# 2/75, Ocean Venture '81



## Ravage (Jun 6, 2009)

Some 'old school' photos.






Download HiRes





Download HiRes





Download HiRes





Download HiRes





Download HiRes


----------



## Ravage (Jun 6, 2009)

Download HiRes





Download HiRes





Download HiRes


----------



## 7point62 (Jun 6, 2009)

About the guy with two watches. That looks like the Seiko I lost at Ft Sherman.


----------



## jds (Jun 6, 2009)

Man! I miss those "flower power" cammies.


----------



## 8'Duece (Jun 7, 2009)

7point62 said:


> About the guy with two watches. That looks like the Seiko I lost at Ft Sherman.



Hey HOMO, I think I picked that watch up in Colone on a dimestore counter. :eek:


----------



## 7point62 (Jun 7, 2009)

82ndtrooper said:


> Hey HOMO, I think I picked that watch up in Colone on a dimestore counter. :eek:




That's _Mister Homo Sir_, to you, Private.


----------



## car (Jun 7, 2009)

82ndtrooper said:


> Hey HOMO, I think I picked that watch up in Colone on a dimestore counter. :eek:



That's prolly not all you picked up at the dime store in Colon......does the word "queco" mean anything to you?


----------



## 7point62 (Jun 7, 2009)

car said:


> That's prolly not all you picked up at the dime store in Colon......does the word "queco" mean anything to you?
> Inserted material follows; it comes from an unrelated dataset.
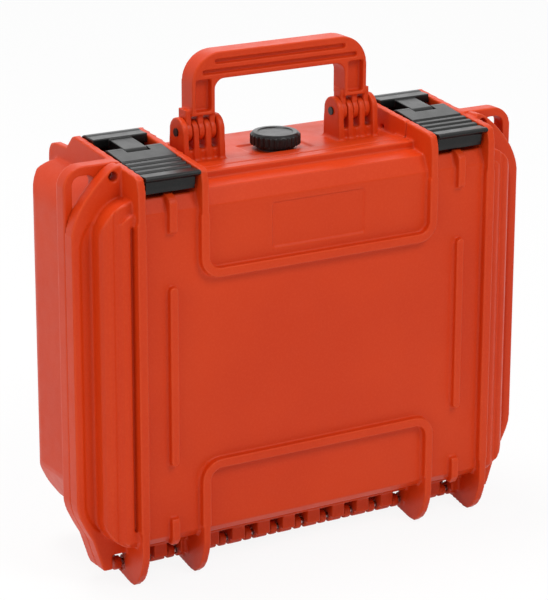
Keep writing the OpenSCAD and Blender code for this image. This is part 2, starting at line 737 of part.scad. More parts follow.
module valve_knob() color("DimGray") {
  z0 = recess_z + gasket_h + collar_h + seat;
  translate([0, valve_y, z0]) difference() {
    union() {
      cylinder(r = knob_r, h = knob_h - 1.4);
      translate([0, 0, knob_h - 1.4]) cylinder(r1 = knob_r, r2 = knob_r - 1.4, h = 1.4);
      for (i = [0 : 29]) rotate([0, 0, i * 12]) translate([knob_r, 0, 0])
        cylinder(r = 0.7, h = knob_h - 1.8, $fn = 24);
    }
    translate([0, 0, knob_h - 0.7]) cylinder(r = knob_r - 4.5, h = 2);
  }
  translate([0, valve_y, z0 - collar_h - 5]) cylinder(r = spindle_r, h = collar_h + 5.5);
}

// Foam block that fills the back of the base, with a pocket for each thing it holds
module foam_insert() color("DarkSlateGray") difference() {
  intersection() {
    base_form(-wall - seat);
    xz_plate(insert_y0, insert_y1) mouth_outline();
  }
  pocket() roll_places() circle(roll_r + seat);
  pocket() gauze_outline(seat);
  pocket() dressing_outline(seat);
  pocket() plaster_outline(seat);
  pocket() foil_outline(seat);
  pocket() bottle_outline(seat);
  pocket() cold_outline(seat);
  xz_plate(insert_y0 - 1, insert_y0 + 4) tweezer_outline(seat);
}

module pocket() {
  xz_plate(insert_y0 - 1, pocket_y) children();
}

// Outlines of the things in the pockets; g is the room around them
module placed(x, z, w, h, r, g) {
  rounded(x - g, x + w + g, mid_z + z - g, mid_z + z + h + g, r);
}

module roll_places() {
  for (i = [0 : 2]) translate([-91 - roll_r + i * (2 * roll_r + 8), mid_z + 74]) children();
}

module gauze_outline(g) {
  for (i = [0, 1]) placed(24 + i * 60, 50, 52, 48, 3, g);
}

module dressing_outline(g) {
  for (i = [0, 1]) placed(-134 + i * 66, -30, 58, 72, 3, g);
}

module plaster_outline(g) placed(10, -24, box_w, box_h, 2, g);
module foil_outline(g) placed(-134, -98, 104, 56, 4, g);
module cold_outline(g) placed(-18, -98, 110, 60, 6, g);
module tweezer_outline(g) placed(tweezer_x, tweezer_z, tweezer_w, tweezer_len, 2, g);
module bottle_outline(g) {
  placed(bottle_x - bottle_r, bottle_z, 2 * bottle_r, bottle_h + cap_h + 3, 0.6, g);
}

// Things in the pockets, each standing a little out of the foam
module stored(out) {
  xz_plate(insert_y0 - out, pocket_y - seat) children();
}

module bandage_rolls() color("White") stored(5) roll_places() circle(roll_r);

module gauze_packs() color("WhiteSmoke") stored(3) gauze_outline(0);
module dressing_packs() color("LightBlue") stored(3) dressing_outline(0);
module plaster_box() color("Khaki") stored(6) plaster_outline(0);
module foil_blanket() color("Gold") stored(4) foil_outline(0);
module instant_cold_pack() color("SteelBlue") stored(2) cold_outline(0);

module tweezers() color("Silver") xz_plate(insert_y0, insert_y0 + 4 - seat) difference() {
  tweezer_outline(0);
  translate([tweezer_x + tweezer_w / 2 - 0.8, mid_z + tweezer_z - 1]) square([1.6, tweezer_len - 8]);
}

module antiseptic_bottle() color("White") translate([bottle_x, bottle_y, mid_z + bottle_z]) {
  cylinder(r = bottle_r, h = bottle_h);
  cylinder(r = neck_r, h = bottle_h + 10);
}

module antiseptic_cap() color("RoyalBlue")
  translate([bottle_x, bottle_y, mid_z + bottle_z + bottle_h + seat]) difference() {
    cylinder(r = cap_r, h = cap_h);
    translate([0, 0, -1]) cylinder(r = neck_r + fit, h = cap_h - 1.5);
  }

module lid_foam() color("DarkSlateGray") intersection() {
  lid_form(-wall - seat);
  xz_plate(lid_face_y + wall + seat, lid_face_y + wall + seat + pad_t)
    rounded(-hollow_x + seat, hollow_x - seat, mouth_z0, mouth_z1, mouth_r);
}

base_shell();
lid_shell();
lid_seal();
hinge_pin();
mirror([1, 0, 0]) latch_link();  // latch_link_left
latch_link();  // latch_link_right
mirror([1, 0, 0]) latch_lever();  // latch_lever_left
latch_lever();  // latch_lever_right
mirror([1, 0, 0]) link_pin();  // link_pin_left
link_pin();  // link_pin_right
mirror([1, 0, 0]) lever_pin();  // lever_pin_left
lever_pin();  // lever_pin_right
handle();
mirror([1, 0, 0]) handle_pin();  // handle_pin_left
handle_pin();  // handle_pin_right
valve_body();
valve_gasket();
valve_nut();
valve_knob();
foam_insert();
lid_foam();
bandage_rolls();
gauze_packs();
dressing_packs();
plaster_box();
foil_blanket();
tweezers();
antiseptic_bottle();
antiseptic_cap();
instant_cold_pack();
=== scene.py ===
"""First aid kit: an orange watertight hard case, standing closed on its hinge side, with its contents."""
import json
import math

import bmesh
import bpy
from mathutils import Matrix, Vector, noise


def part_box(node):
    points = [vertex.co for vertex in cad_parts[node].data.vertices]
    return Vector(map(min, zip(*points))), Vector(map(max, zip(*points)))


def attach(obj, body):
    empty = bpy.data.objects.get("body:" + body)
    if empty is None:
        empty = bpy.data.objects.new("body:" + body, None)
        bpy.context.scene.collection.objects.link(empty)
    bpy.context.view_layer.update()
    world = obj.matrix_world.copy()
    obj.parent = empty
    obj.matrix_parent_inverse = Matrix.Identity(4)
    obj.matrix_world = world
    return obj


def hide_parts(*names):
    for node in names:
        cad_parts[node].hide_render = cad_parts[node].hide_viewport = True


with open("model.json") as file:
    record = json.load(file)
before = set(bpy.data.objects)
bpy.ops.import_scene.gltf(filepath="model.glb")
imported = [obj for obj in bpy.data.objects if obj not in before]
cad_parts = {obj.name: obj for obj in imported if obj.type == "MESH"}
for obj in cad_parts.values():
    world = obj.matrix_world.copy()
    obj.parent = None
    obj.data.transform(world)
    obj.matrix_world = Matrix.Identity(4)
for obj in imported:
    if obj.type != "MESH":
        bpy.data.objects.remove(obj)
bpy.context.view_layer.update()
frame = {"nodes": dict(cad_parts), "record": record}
MM = 0.001
BODY_OF = {node: body for body, nodes in frame["record"]["behaviour"]["bodies"].items() for node in nodes}
SLOT_OF = {part["node"]: part["material_slot"] for part in frame["record"]["subparts"]}


def linear(r, g, b):
    """A colour as it looks on screen, 0 to 255, as linear values with alpha."""
    out = []
    for c in (r, g, b):
        c = c / 255.0
        out.append(c / 12.92 if c <= 0.04045 else ((c + 0.055) / 1.055) ** 2.4)
    return (*out, 1.0)


# ---------------------------------------------------------------- camera and light

IMAGE_H = 600.0
FOCAL_PX = 2682.7
VIEW_AZ = math.radians(31.27)
VIEW_EL = math.radians(17.90)
VIEW_ROLL = math.radians(0.24)
VIEW_DIST = 1.7726
AIM = Vector((0.0, -0.017, 0.150))
SHIFT_PX = (12.4, 18.6)


def add_camera():
    """The photograph's camera: a long lens to the left of the lid and above it."""
    data = bpy.data.cameras.new("camera")
    cam = bpy.data.objects.new("camera", data)
    bpy.context.scene.collection.objects.link(cam)
    level = math.cos(VIEW_EL)
    forward = Vector((math.sin(VIEW_AZ) * level, math.cos(VIEW_AZ) * level, -math.sin(VIEW_EL)))
    right = Vector((math.cos(VIEW_AZ), -math.sin(VIEW_AZ), 0.0))
    up = right.cross(forward)
    right, up = (right * math.cos(VIEW_ROLL) + up * math.sin(VIEW_ROLL),
                 up * math.cos(VIEW_ROLL) - right * math.sin(VIEW_ROLL))
    turn = Matrix((right, up, -forward)).transposed().to_4x4()
    cam.matrix_world = Matrix.Translation(AIM - forward * VIEW_DIST) @ turn
    data.sensor_fit = "VERTICAL"
    data.sensor_height = 36.0
    data.sensor_width = 36.0
    data.lens = FOCAL_PX / IMAGE_H * data.sensor_height
    data.shift_x = -SHIFT_PX[0] / IMAGE_H
    data.shift_y = SHIFT_PX[1] / IMAGE_H
    data.clip_end = 20.0
    data.dof.use_dof = False
    bpy.context.scene.camera = cam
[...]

Bwahahaha..._recibir un aplauso_; to get a clap, so to speak?


----------



## 8'Duece (Jun 8, 2009)

car said:


> That's prolly not all you picked up at the dime store in Colon......does the word "queco" mean anything to you?




Does shots in the ass count after hangin there for awhile ??? :doh::confused:


----------



## car (Jun 8, 2009)

...well, a buddy once told me a story about picking up a whore on "Avenida 4th of July," getting her into the back of a cab, reaching into her panties, and coming up with a handful of balls. :eek:

"She" was a queco! 

There's another story about one of my God fearing, happily married pilots.......:uhh:


----------



## 8'Duece (Jun 8, 2009)

car said:


> ...well, a buddy once told me a story about picking up a whore on "Avenida 4th of July," getting her into the back of a cab, reaching into her panties, and coming up with a handful of balls. :eek:
> 
> "She" was a queco!
> 
> There's another story about one of my God fearing, happily married pilots.......:uhh:



Now that's what I call *DRUNK.*  :eek:

Avenida ? On the 4th of July ?  What year ??


----------



## car (Jun 8, 2009)

82ndtrooper said:


> Now that's what I call *DRUNK.*  :eek:
> 
> Avenida ? On the 4th of July ?  What year ??



As you came over the Bridge of the Americas, the "highway" became "4th of July Avenue." Yet another bone of contention with the Panamutts. If you look back into the history of us finally throwing Carapin;a on a C-130 in shackles, there were many university student protests along the Avenida Quatro de Julio.


----------



## Bravo Five Romeo (Jun 9, 2009)

Ravage said:


> Some 'old school' photos.


If you want to know why that Ranger is walking with his pinky sticking out... 
...it's because he's classy.

Look at that unbuckled LBE... wheres a Sergeant major when you need one?


----------



## Boondocksaint375 (Jun 9, 2009)

Bravo Five Romeo said:


> Look at that unbuckled LBE... wheres a Sergeant major when you need one?



Probably trying to locate the dude's weapon


----------



## Ravage (Jun 9, 2009)

Old-shool Rangers were so "cool", You guys were not as cool as they were


----------



## lancero (Jun 9, 2009)

The "Old Scrolls" didn't need weapons.  They just monkey-stomped the enemy into submission.


----------



## 0699 (Jun 9, 2009)

Bravo Five Romeo said:


> If you want to know why that Ranger is walking with his pinky sticking out...
> ...it's because he's classy.



Looks like he's counting...


----------